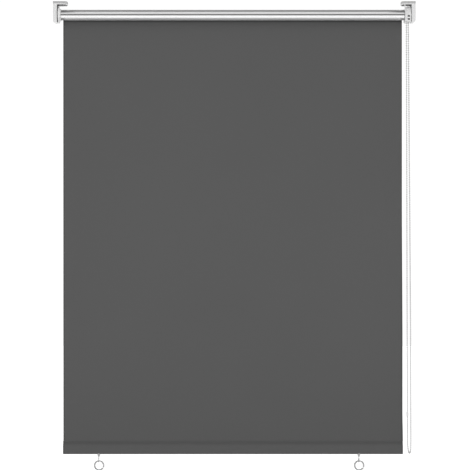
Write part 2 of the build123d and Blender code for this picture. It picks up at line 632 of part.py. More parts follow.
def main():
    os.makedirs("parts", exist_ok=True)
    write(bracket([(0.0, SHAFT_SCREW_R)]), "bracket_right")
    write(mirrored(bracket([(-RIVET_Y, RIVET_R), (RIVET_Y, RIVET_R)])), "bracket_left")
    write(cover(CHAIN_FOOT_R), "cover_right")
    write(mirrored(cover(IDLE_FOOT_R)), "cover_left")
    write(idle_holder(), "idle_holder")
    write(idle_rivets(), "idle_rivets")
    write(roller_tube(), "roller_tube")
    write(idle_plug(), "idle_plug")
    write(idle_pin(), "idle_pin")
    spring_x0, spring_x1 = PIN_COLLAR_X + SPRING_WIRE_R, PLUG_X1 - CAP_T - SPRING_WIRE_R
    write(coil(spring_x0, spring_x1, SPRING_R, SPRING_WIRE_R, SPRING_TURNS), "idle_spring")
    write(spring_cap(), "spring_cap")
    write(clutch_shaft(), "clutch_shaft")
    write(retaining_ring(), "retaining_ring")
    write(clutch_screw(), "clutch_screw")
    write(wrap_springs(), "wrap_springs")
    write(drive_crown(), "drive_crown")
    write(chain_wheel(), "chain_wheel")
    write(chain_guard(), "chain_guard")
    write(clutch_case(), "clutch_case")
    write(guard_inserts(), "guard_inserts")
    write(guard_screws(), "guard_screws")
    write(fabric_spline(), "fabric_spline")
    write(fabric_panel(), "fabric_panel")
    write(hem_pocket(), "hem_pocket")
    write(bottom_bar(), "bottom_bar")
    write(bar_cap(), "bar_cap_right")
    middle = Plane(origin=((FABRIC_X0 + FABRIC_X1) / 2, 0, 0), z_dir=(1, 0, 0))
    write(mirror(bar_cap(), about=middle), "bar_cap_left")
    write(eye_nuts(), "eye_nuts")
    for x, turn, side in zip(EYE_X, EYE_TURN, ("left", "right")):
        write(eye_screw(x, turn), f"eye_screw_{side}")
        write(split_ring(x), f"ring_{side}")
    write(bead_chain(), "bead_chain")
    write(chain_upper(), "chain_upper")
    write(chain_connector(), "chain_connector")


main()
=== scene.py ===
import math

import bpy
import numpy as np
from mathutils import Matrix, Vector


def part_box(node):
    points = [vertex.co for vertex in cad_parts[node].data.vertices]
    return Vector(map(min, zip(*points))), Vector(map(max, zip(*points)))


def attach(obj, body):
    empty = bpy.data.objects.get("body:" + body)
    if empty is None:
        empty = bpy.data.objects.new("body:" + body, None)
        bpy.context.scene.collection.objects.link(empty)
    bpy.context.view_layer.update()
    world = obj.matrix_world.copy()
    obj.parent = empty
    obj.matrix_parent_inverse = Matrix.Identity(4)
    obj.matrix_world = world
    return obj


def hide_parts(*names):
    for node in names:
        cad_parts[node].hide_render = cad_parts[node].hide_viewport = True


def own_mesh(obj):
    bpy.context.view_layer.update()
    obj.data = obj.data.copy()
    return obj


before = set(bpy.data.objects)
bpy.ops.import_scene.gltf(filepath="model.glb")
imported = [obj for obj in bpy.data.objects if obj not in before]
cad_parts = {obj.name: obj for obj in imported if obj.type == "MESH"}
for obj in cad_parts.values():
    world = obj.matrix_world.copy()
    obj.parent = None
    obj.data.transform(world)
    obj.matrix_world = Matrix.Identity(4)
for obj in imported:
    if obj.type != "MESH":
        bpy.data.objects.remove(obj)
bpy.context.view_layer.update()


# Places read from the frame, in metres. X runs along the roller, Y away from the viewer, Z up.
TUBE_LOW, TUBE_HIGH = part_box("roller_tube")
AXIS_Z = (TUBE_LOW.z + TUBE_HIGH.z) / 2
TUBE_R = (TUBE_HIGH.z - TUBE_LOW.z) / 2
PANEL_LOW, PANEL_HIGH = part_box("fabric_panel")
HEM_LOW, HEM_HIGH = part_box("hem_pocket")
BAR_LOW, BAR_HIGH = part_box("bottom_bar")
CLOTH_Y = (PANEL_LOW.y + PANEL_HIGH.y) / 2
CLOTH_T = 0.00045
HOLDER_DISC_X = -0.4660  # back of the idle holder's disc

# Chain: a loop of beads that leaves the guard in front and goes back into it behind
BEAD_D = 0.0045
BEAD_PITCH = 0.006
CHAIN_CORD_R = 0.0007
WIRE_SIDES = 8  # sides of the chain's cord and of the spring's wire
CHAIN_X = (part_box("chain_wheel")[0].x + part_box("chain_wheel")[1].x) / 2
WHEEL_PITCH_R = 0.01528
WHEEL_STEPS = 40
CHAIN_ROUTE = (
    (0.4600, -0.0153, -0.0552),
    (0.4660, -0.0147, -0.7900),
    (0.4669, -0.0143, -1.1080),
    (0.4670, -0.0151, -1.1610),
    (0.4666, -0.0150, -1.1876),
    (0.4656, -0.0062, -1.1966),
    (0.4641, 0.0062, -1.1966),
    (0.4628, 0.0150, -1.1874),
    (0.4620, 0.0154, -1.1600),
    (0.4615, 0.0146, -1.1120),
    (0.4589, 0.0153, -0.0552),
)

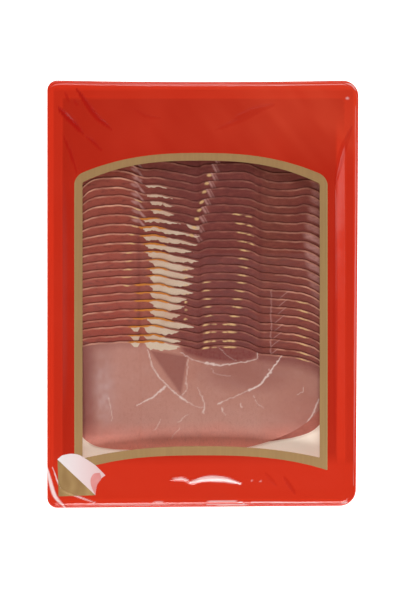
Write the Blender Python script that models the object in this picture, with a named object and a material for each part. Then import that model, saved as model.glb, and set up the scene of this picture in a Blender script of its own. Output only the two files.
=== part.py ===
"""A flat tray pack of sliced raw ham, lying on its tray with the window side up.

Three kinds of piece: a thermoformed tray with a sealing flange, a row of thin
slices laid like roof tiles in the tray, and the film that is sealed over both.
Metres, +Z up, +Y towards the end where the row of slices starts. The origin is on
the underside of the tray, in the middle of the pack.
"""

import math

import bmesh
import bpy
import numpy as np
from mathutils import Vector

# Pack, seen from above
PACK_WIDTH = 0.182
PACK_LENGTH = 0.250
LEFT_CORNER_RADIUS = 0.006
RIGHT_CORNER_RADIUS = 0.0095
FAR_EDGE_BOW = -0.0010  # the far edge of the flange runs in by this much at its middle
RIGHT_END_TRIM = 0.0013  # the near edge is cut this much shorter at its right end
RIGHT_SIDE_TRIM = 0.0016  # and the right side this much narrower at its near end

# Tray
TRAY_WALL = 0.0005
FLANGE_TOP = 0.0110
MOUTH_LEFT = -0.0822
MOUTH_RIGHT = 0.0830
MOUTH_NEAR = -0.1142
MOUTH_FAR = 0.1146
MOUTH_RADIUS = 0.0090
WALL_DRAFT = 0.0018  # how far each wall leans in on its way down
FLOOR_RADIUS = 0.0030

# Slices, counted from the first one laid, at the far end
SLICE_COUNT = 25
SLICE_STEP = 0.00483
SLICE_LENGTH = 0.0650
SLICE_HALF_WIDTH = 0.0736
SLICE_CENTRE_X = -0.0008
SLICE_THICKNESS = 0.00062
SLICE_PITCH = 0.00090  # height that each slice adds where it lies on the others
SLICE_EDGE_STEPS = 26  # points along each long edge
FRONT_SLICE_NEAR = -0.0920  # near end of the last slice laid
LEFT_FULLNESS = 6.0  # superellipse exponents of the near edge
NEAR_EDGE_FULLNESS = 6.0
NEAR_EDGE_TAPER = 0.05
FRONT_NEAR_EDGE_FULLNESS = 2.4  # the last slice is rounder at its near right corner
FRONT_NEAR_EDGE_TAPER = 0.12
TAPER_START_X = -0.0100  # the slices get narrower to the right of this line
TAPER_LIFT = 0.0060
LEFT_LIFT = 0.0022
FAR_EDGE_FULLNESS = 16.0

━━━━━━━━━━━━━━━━

--- Goal ---
Above are the records. Print exactly, and only, the lines from the line with "middle = Plane(origin=((FABRIC_X0" to the line with "bpy.data.objects.remove(obj)", both inclusive.

--- Response below ---
    middle = Plane(origin=((FABRIC_X0 + FABRIC_X1) / 2, 0, 0), z_dir=(1, 0, 0))
    write(mirror(bar_cap(), about=middle), "bar_cap_left")
    write(eye_nuts(), "eye_nuts")
    for x, turn, side in zip(EYE_X, EYE_TURN, ("left", "right")):
        write(eye_screw(x, turn), f"eye_screw_{side}")
        write(split_ring(x), f"ring_{side}")
    write(bead_chain(), "bead_chain")
    write(chain_upper(), "chain_upper")
    write(chain_connector(), "chain_connector")


main()
=== scene.py ===
import math

import bpy
import numpy as np
from mathutils import Matrix, Vector


def part_box(node):
    points = [vertex.co for vertex in cad_parts[node].data.vertices]
    return Vector(map(min, zip(*points))), Vector(map(max, zip(*points)))


def attach(obj, body):
    empty = bpy.data.objects.get("body:" + body)
    if empty is None:
        empty = bpy.data.objects.new("body:" + body, None)
        bpy.context.scene.collection.objects.link(empty)
    bpy.context.view_layer.update()
    world = obj.matrix_world.copy()
    obj.parent = empty
    obj.matrix_parent_inverse = Matrix.Identity(4)
    obj.matrix_world = world
    return obj


def hide_parts(*names):
    for node in names:
        cad_parts[node].hide_render = cad_parts[node].hide_viewport = True


def own_mesh(obj):
    bpy.context.view_layer.update()
    obj.data = obj.data.copy()
    return obj


before = set(bpy.data.objects)
bpy.ops.import_scene.gltf(filepath="model.glb")
imported = [obj for obj in bpy.data.objects if obj not in before]
cad_parts = {obj.name: obj for obj in imported if obj.type == "MESH"}
for obj in cad_parts.values():
    world = obj.matrix_world.copy()
    obj.parent = None
    obj.data.transform(world)
    obj.matrix_world = Matrix.Identity(4)
for obj in imported:
    if obj.type != "MESH":
        bpy.data.objects.remove(obj)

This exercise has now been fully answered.